On pourrait donc distinguer trois phases dans la disparition d’un souvenir musculaire :

Dans une première phase, le souvenir est conscient : phase du souvenir conscient ;

Dans une deuxième phase, le souvenir conscient n’existe plus ; cependant je puis encore reproduire le mouvement musculaire déjà exécuté : phase du souvenir inconscient ;

Dans une troisième phase, le souvenir conscient et le souvenir inconscient ont tous deux disparu : phase d’oubli total.

Ces expériences autoriseraient donc à distinguer une mémoire inconsciente, que j’appellerai encore organique, et une mémoire consciente ou psychique qui se superpose à la première, mais qui doit en être séparée. Cette dernière serait moins fidèle, moins persistante, moins tenace que la première. La mémoire organique a probablement son siège dans les régions inférieures de l’encéphale (moelle allongée), tandis que la mémoire psychique se localiserait dans les hémisphères cérébraux. Je n’emploie ces mots organique et psychique que parce qu’ils sont déjà en usage en physiologie et en psychologie, sans attacher du reste aucune importance à cette terminologie ; en effet, au fond, je considère la mémoire psychique comme dépendant aussi bien que l’autre des conditions organiques et du fonctionnement cérébral.

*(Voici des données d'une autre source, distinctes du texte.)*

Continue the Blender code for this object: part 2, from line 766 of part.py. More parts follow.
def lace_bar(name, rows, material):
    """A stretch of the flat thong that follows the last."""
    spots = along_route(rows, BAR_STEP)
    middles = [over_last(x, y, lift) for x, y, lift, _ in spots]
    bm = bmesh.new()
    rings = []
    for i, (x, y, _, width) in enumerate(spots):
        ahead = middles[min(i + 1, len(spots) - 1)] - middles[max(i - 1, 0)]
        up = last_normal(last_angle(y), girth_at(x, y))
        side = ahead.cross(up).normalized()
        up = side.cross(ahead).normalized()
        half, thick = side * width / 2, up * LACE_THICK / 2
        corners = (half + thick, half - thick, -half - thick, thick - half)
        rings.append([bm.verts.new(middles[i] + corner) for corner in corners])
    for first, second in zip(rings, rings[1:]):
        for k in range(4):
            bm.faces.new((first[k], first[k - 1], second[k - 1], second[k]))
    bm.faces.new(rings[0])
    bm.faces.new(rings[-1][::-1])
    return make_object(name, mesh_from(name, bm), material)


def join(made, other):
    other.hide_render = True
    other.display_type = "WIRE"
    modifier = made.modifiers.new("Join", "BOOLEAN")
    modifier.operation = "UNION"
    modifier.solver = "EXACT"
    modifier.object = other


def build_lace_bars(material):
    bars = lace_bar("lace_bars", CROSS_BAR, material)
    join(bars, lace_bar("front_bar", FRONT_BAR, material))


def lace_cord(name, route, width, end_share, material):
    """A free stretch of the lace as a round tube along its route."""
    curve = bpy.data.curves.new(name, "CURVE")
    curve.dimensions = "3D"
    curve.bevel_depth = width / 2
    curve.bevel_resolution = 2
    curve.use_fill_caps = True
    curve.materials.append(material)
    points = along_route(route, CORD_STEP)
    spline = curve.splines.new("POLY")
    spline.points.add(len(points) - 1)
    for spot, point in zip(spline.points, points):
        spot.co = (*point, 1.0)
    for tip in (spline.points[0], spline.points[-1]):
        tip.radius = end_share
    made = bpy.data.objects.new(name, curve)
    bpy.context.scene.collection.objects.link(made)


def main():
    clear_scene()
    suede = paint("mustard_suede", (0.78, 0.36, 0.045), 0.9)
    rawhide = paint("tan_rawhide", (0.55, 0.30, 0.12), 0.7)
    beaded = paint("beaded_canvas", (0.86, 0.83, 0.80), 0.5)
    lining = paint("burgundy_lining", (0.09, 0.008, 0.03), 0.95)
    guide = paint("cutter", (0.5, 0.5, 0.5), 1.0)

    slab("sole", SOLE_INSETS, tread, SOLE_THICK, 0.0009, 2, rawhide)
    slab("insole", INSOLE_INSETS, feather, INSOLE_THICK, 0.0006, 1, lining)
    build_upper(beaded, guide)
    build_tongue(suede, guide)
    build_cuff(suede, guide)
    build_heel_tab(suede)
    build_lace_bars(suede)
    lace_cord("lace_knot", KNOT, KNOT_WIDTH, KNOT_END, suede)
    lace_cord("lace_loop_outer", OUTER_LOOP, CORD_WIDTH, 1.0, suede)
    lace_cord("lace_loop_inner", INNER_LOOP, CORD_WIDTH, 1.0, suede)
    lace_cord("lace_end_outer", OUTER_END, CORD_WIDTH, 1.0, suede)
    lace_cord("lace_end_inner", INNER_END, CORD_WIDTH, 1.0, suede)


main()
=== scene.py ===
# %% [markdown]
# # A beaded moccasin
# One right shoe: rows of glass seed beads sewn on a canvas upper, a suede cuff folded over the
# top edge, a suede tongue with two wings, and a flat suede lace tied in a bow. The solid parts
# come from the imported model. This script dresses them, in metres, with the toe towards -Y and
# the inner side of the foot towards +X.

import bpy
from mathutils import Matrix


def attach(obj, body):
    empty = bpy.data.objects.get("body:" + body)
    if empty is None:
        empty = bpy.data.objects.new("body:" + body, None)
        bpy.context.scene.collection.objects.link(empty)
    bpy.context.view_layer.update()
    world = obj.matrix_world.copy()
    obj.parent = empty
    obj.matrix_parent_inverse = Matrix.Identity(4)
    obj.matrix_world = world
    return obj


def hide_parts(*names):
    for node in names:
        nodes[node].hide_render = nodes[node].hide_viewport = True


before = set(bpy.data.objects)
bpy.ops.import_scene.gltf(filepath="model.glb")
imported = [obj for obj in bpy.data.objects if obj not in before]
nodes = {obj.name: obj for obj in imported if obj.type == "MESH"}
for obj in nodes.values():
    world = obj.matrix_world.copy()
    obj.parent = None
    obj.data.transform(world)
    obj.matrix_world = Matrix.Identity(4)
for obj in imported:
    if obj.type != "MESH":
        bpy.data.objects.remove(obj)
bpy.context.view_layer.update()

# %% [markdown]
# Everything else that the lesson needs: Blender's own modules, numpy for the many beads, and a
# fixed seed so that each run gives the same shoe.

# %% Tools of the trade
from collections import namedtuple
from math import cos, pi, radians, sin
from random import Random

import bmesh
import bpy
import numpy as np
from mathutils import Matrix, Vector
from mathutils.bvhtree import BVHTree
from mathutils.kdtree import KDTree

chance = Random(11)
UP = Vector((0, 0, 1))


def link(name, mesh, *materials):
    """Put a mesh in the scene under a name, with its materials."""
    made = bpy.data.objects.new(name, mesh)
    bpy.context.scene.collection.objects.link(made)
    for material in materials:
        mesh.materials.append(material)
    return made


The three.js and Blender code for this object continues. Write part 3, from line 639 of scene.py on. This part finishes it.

3o  Il y a dans la durée du souvenir des sensations musculaires des variations brusques d’un instant à l’autre. Ainsi dans une série d’expériences par exemple, à côté de résultats justes, on trouvera des écarts, soit en plus, soit en moins, écarts quelquefois très considérables sans qu’on puisse les rattacher à un ordre logique et à une loi. Ainsi ces variations se voient bien dans certaines séries d’expériences faites au moment de m’endormir et alors que je luttais contre le sommeil.

Tels sont les résultats généraux que j’ai pu tirer de mes expériences. Quoique ces expériences n’aient porté que sur une seule catégorie de sensations, et, dans cette catégorie, sur quelques-uns seulement des éléments de ces sensations, j’ai cru que les résultats obtenus déjà justifiaient cette communication et l’empêcheraient de paraître trop prématurée. J’y reviendrai plus tard en entrant dans les détails que j’ai dû pour cette fois laisser de côté.

Ces conclusions ne peuvent être évidemment que provisoires. Il faudra, pour qu’elles deviennent définitives, qu’elle soient vérifiées pour les autres catégories de sensations. C’est ce que j’espère pouvoir faire en continuant ces recherches et en les étendant. En outre, il faut aussi faire la part des conditions individuelles et en particulier de l’âge.